The particular Houston pitching trio facing Anaheim happens to be the one leading the team in ERA: Gerrit Cole (0.96), Charlie Morton (0.72), and Justin Verlander (1.10). So just as Astros pitching will face its biggest challenge of the season, the same can be said for Angels hitting. The Houston bullpen has not been much easier on opponents, posting a stingy 2.49 ERA. Leading the Astros relief corps are Chris Devenski (0.90 ERA) and Collin McHugh (1.04).

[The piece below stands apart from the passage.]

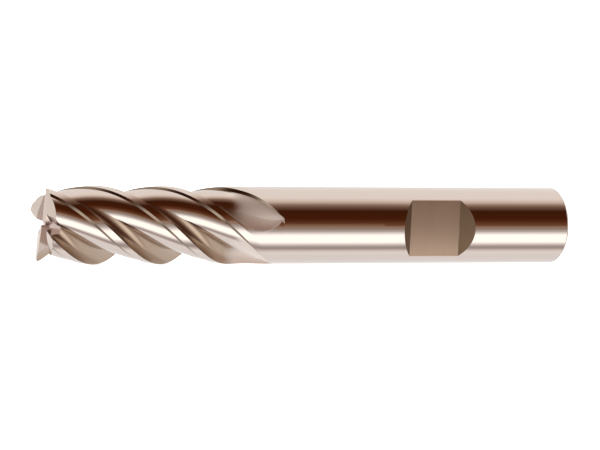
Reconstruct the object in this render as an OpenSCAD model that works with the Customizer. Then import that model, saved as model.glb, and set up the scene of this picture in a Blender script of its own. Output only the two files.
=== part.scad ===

Things have been more hit-and-miss for the Angels starting pitchers lined up for this series. Tyler Skaggs has struggled with pitch counts, averaging just five innings per start. However, he has avoided giving up the long ball (just one home run over 20.1 IP) and has also limited walks well, giving up only seven bases-on-balls. Shohei Ohtani is so new and so hyped as a starter that it’s difficult to even predict how he will do. After pitching 7 innings of one-hit ball on April 8 against Oakland, Ohtani managed to pitch only two full innings in his last start, having to exit the game with a finger blister. So far, Ohtani has given up 6 runs in 15 innings of work on the pitching mound. Nick Tropeano will be remembered by some Houston fans as an Astro from the 2014 season. Tropeano will be making his third start of the season. His first start of the year went very well, holding the Kansas City Royals scoreless over 6.2 innings, while in his second start, Tropeano had a much more difficult time, giving up 5 runs over 5.1 innings to the Red Sox.
It’s back to Minute Maid and an enthusiastic crowd for the Astros. Assuredly, they are more pumped to see the Astros than to enjoy Dollar Hot Dog Night… right? Wishing both teams a safe and competitive three-game set, Go Stros!